» **PROBLEM REQUIREMENTS**: Only the number is wanted: how many lines contain the string "scene"?

** Begin **

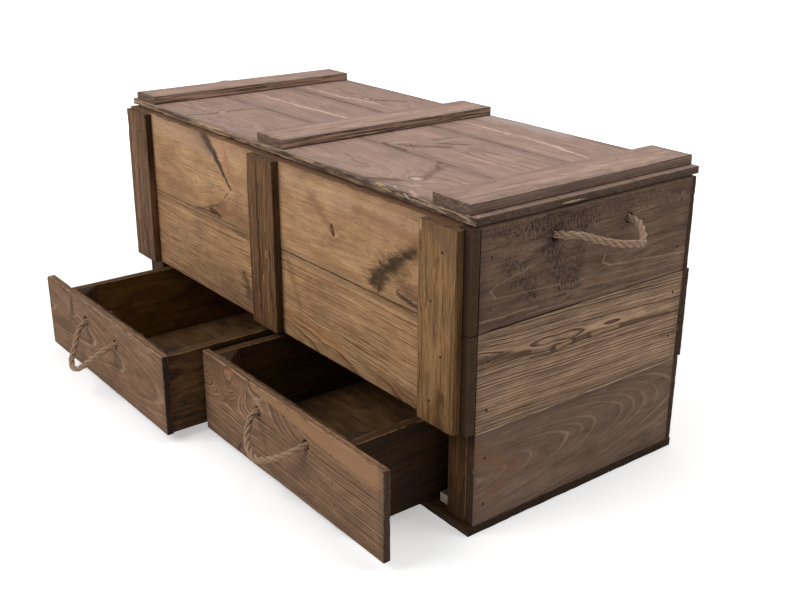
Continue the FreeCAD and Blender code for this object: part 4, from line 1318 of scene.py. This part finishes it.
def addSlivers():
    for number, (start, direction, length, tint) in enumerate(lidSlivers, 1):
        profile = [(length * share, wide) for share, wide in sliverProfile]
        sliver = turned(f"lidSliver{number}", start, direction, profile, 8)
        look = {
            **lidLook, "Seed": 130.0 + number, "Light": tint, "Dark": (104, 80, 60), "End Grain": tint,
            "Thread Contrast": 4.0, "Side Shade": 0.0,
        }
        wood = woodMaterial(f"sliverWood{number}", *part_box("lid_board_1"), "x", "+z", look)
        declare(sliver, wood, "lid", "lid_board")


cornerBlock = {"leg": 0.036, "bevel": 0.0012}


def cornerBlocks(side, look):
    node = f"{side}_drawer_corner_blocks"
    low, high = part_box(node)
    leg = cornerBlock["leg"]
    ways = ((1, 1), (-1, 1), (1, -1), (-1, -1))
    for number, (wayX, wayY) in enumerate(ways):
        x = low[0] if wayX > 0 else high[0]
        y = low[1] if wayY > 0 else high[1]
        mesh = bmesh.new()
        corners = [(x, y), (x + wayX * leg, y), (x, y + wayY * leg)]
        face = mesh.faces.new([mesh.verts.new((*corner, low[2])) for corner in corners])
        grown = bmesh.ops.extrude_face_region(mesh, geom=[face])
        for v in grown["geom"]:
            if isinstance(v, bmesh.types.BMVert):
                v.co.z = high[2]
        bmesh.ops.recalc_face_normals(mesh, faces=mesh.faces)
        width = cornerBlock["bevel"]
        bmesh.ops.bevel(mesh, geom=mesh.edges[:], offset=width, segments=2, profile=0.5, affect="EDGES")
        data = bpy.data.meshes.new(f"{side}CornerBlock{number + 1}")
        mesh.to_mesh(data)
        mesh.free()
        smooth(data, 35)
        box = [(*[pick(axis) for axis in zip(*corners)], z) for pick, z in ((min, low[2]), (max, high[2]))]
        wood = woodMaterial(data.name + "Wood", *box, "z", "+x", {**look, "Seed": look["Seed"] + number})
        declare(addObject(data.name, data), wood, f"{side}_drawer", "dark_frame", node)


bottomShades = {
    "Light": (118, 85, 54), "Dark": (54, 35, 20), "Grey": (92, 68, 46), "Ring Contrast": 0.3,
    "Line Contrast": 0.2, "Streak Contrast": 0.5,
}
edgeWear = {"Wear": 1.1, "Wear Reach": 0.0026, "Worn": (158, 120, 80)}
innerShades = {
    "left": {**edgeWear, "Light": (98, 68, 38), "Blotch Share": 1.2, "Speckle": 1.0, "Streak Contrast": 0.6},
    "right": {**edgeWear, "Light": (84, 58, 31)},
}
outerShades = {
    "left": {
        **edgeWear, "Light": (118, 80, 36), "Dark": (54, 33, 12), "Grey": (80, 54, 28),
        "Streak Contrast": 0.3, "Ring Contrast": 0.3, "Line Contrast": 0.2, "Thread Contrast": 1.2,
    }, "right": {**edgeWear, "Light": (58, 37, 18), "Dark": (24, 13, 5), "Grey": (40, 27, 15)},
}
for side, own in drawers.items():
    body = f"{side}_drawer"
    points = drawerRopes[side]
    seed = own["Seed"]
    cutters = [ropeHoles(side + part, points, (0, -1, 0), 0.020) for part in ("Front", "Box")]
    makeBoard(
        f"{side}DrawerFront", f"{body}_front", body, "drawer_board", "x", "-y", {**drawerLook, **own},
        cutters=cutters[0], reshape=wornCorner if side == "left" else None,
    )
    makeBoard(
        f"{side}BoxFront", f"{body}_box_front", body, "dark_frame", "x", "+y", {**darkLook, "Seed": seed + 1},
        cutters=cutters[1],
    )
    for number, (label, node, grain, out, shades) in enumerate((
        ("InnerSide", "inner_side", "y", "+x", innerShades[side]),
        ("OuterSide", "outer_side", "y", "+x", outerShades[side]),
        ("DrawerBack", "back", "x", "+y", {}),
        ("DrawerBottom", "bottom", "x", "+z", bottomShades),
    ), 2):
        look = {**darkLook, **shades, "Seed": seed + number}
        makeBoard(f"{side}{label}", f"{body}_{node}", body, "dark_frame", grain, out, look)
    cornerBlocks(side, {**darkLook, "Seed": seed + 10})
splinters(17)
addSlivers()
print("drawers done")


# Iron

iron = {"light": (70, 64, 60), "dark": (34, 30, 28), "rust": (92, 54, 32)}


def ironMaterial(name, look):
    material, tree = startMaterial(name)
    where = objectPlace(tree)
    fine = noiseAt(where, (420, 420, 420), (1, 2, 3), 3.0, 0.6)
    rusty = ramp(noiseAt(where, (90, 90, 90), (5, 1, 4), 3.0, 0.6), 0.48, 0.66)
    colour = mixed(fine, tone(look["dark"]), tone(look["light"]))
    finishMaterial(add(fine, rusty), 0.5, 0.0003, {
        "Base Color": mixed(mul(rusty, 0.8), colour, tone(look["rust"])),
        "Metallic": ramp(rusty, 0.0, 1.0, 0.85, 0.1),
        "Roughness": ramp(fine, 0.2, 0.8, 0.45, 0.8),
    })
    return material


agedIron = ironMaterial("agedIron", iron)
stainedIron = ironMaterial("stainedIron", {"light": (66, 50, 38), "dark": (34, 24, 16), "rust": (84, 54, 34)})
for name in ("hinge_case_leaves", "hinge_case_screws", "hinge_pins", "hinge_lid_leaves", "hinge_lid_screws"):
    nodes[name].data.materials.clear()
    nodes[name].data.materials.append(agedIron)


# Nail heads: hammered discs, level with the wood

nails = {
    "radius": 0.0023, "sides": 14, "rings": ((1.0, -0.0014), (1.0, -0.0001), (0.86, 0.0001), (0.45, 0.00015)),
    "spread": 0.011, "edgeShare": 0.25, "lidEdgeShare": 0.2, "stagger": 0.0055, "postMiddle": 0.456,
    "endFace": 0.490, "endDepth": 0.188, "floorSide": 0.483, "floorDepth": 0.2025, "sunk": 0.0005,
    "lean": 0.06, "uneven": (0.9, 1.06),
}


def nailHeads(name, node, body, spots, seed):
    chance = random.Random(seed)
    count = nails["sides"]
    points = []
    faces = []
    for spot, out in spots:
        axis = Vector(out)
        side = axis.orthogonal().normalized()
        up = axis.cross(side)
        lean = [chance.uniform(-nails["lean"], nails["lean"]) for _ in range(2)]
        wobble = [nails["radius"] * chance.uniform(*nails["uneven"]) for _ in range(count)]
        faces += tubeFaces(len(nails["rings"]), count, len(points))[0]
        for share, lift in nails["rings"]:
            for n, reach in enumerate(wobble):
                a = math.cos(math.tau * n / count) * reach * share
                b = math.sin(math.tau * n / count) * reach * share
                tilt = a * lean[0] + b * lean[1]
                points.append(Vector(spot) + side * a + up * b + axis * (lift + tilt))
    declare(meshPiece(name, points, faces, 40), stainedIron, body, "dark_iron", node)


def insetPair(box, axis, share=nails["edgeShare"]):
    start, end = box[0][axis], box[1][axis]
    return start + share * (end - start), end - share * (end - start)


caseSpots = []
lidSpots = []
for side in ("left", "centre", "right"):
    low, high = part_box(f"front_batten_{side}")
    middle = (low[0] + high[0]) / 2
    for level in ("lower", "upper"):
        for way, z in zip((-1, 1), insetPair(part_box(f"front_board_{level}"), 2)):
            caseSpots.append(((middle + way * nails["spread"], low[1], z), (0, -1, 0)))
for level in ("lower", "middle", "upper"):
    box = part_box(f"back_board_{level}")
    for z, way in itertools.product(insetPair(box, 2), (-1, 1)):
        caseSpots.append(((way * nails["postMiddle"], box[1][1], z), (0, 1, 0)))
        for depth in (-1, 1):
            spot = (way * nails["endFace"], depth * nails["endDepth"], z + depth * nails["stagger"])
            caseSpots.append((spot, (way, 0, 0)))
for number in range(1, 5):
    for way, y in itertools.product((-1, 1), insetPair(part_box(f"floor_plank_{number}"), 1)):
        inside = max(-nails["floorDepth"], min(y, nails["floorDepth"]))
        caseSpots.append(((way * nails["floorSide"], inside, nails["sunk"]), (0, 0, -1)))
for side in ("left", "centre", "right"):
    low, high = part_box(f"lid_batten_{side}")
    middle = (low[0] + high[0]) / 2
    for number in range(1, 4):
        for way, y in zip((-1, 1), insetPair(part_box(f"lid_board_{number}"), 1, nails["lidEdgeShare"])):
            lidSpots.append(((middle + way * nails["spread"], y, high[2] - nails["sunk"]), (0, 0, 1)))
nailHeads("caseNails", "case_nails", "case", caseSpots, 5)
nailHeads("lidNails", "lid_nails", "lid", lidSpots, 6)
print("iron done")


# Studio: each lamp's name, place, size, power and aim

studio = {"world": 0.30, "glowNear": 0.7, "glowFar": 1.9, "glowLow": 0.42, "floorHalf": 30, "lamps": [
    ("frontSoft", (-0.5, -2.4, 2.3), 1.7, 50, (0, 0, 0.2)),
    ("overSoft", (0.3, 0.5, 2.8), 1.8, 24, (0, 0, 0.3)),
    ("endSoft", (2.2, 1.2, 1.7), 1.2, 15, (0.4, 0, 0.2)),
]}


def addLamps(values):
    for name, place, width, power, aim in values["lamps"]:
        light = bpy.data.lights.new(name, "AREA")
        light.size = width
        light.energy = power
        addObject(name, light, place, (Vector(aim) - Vector(place)).to_track_quat("-Z", "Y").to_euler())


def seenShare(tree):  # 1 for rays that show the background
    path = put("LightPath", {}, tree).outputs
    return most(most(path["Is Camera Ray"], path["Is Glossy Ray"]), path["Is Transmission Ray"])


def addWorld(values):
    world = bpy.data.worlds.new("studio")
    bpy.context.scene.world = world
    world.use_nodes = True
    world.node_tree.nodes.clear()
    strength = ramp(seenShare(world.node_tree), 0.0, 1.0, values["world"], 1.0)
    glow = put("Background", {"Color": (1, 1, 1, 1), "Strength": strength})
    put("OutputWorld", {"Surface": glow.outputs[0]})


def addFloor(values):
    half = values["floorHalf"]
    corners = [(x * half, y * half, 0) for x, y in ((-1, -1), (1, -1), (1, 1), (-1, 1))]
    floor = meshPiece("studioFloor", corners, [(0, 1, 2, 3)])
    material, tree = startMaterial("paleFloor")
    where = objectPlace(tree)
    away = put("VectorMath", {0: where}, operation="LENGTH").outputs["Value"]
    lift = ramp(away, values["glowNear"], values["glowFar"], values["glowLow"], 1.0)
    grain = noiseAt(where, (60, 60, 60), (1, 1, 1), 2.0)
    shader = put("BsdfPrincipled", {
        "Base Color": mixed(grain, tone((238, 238, 238)), tone((246, 246, 246))), "Roughness": 0.9,
        "Specular IOR Level": 0.1,
    })
    glow = put("Emission", {"Color": (1, 1, 1, 1), "Strength": mul(lift, seenShare(tree))})
    both = put("AddShader", {0: shader.outputs[0], 1: glow.outputs[0]})
    put("OutputMaterial", {"Surface": both.outputs[0]})
    floor.data.materials.append(material)


addLamps(studio)
addWorld(studio)
addFloor(studio)
bpy.context.scene.view_settings.view_transform = "Standard"
print("studio done")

** End **

» **TASK ANSWER**: 3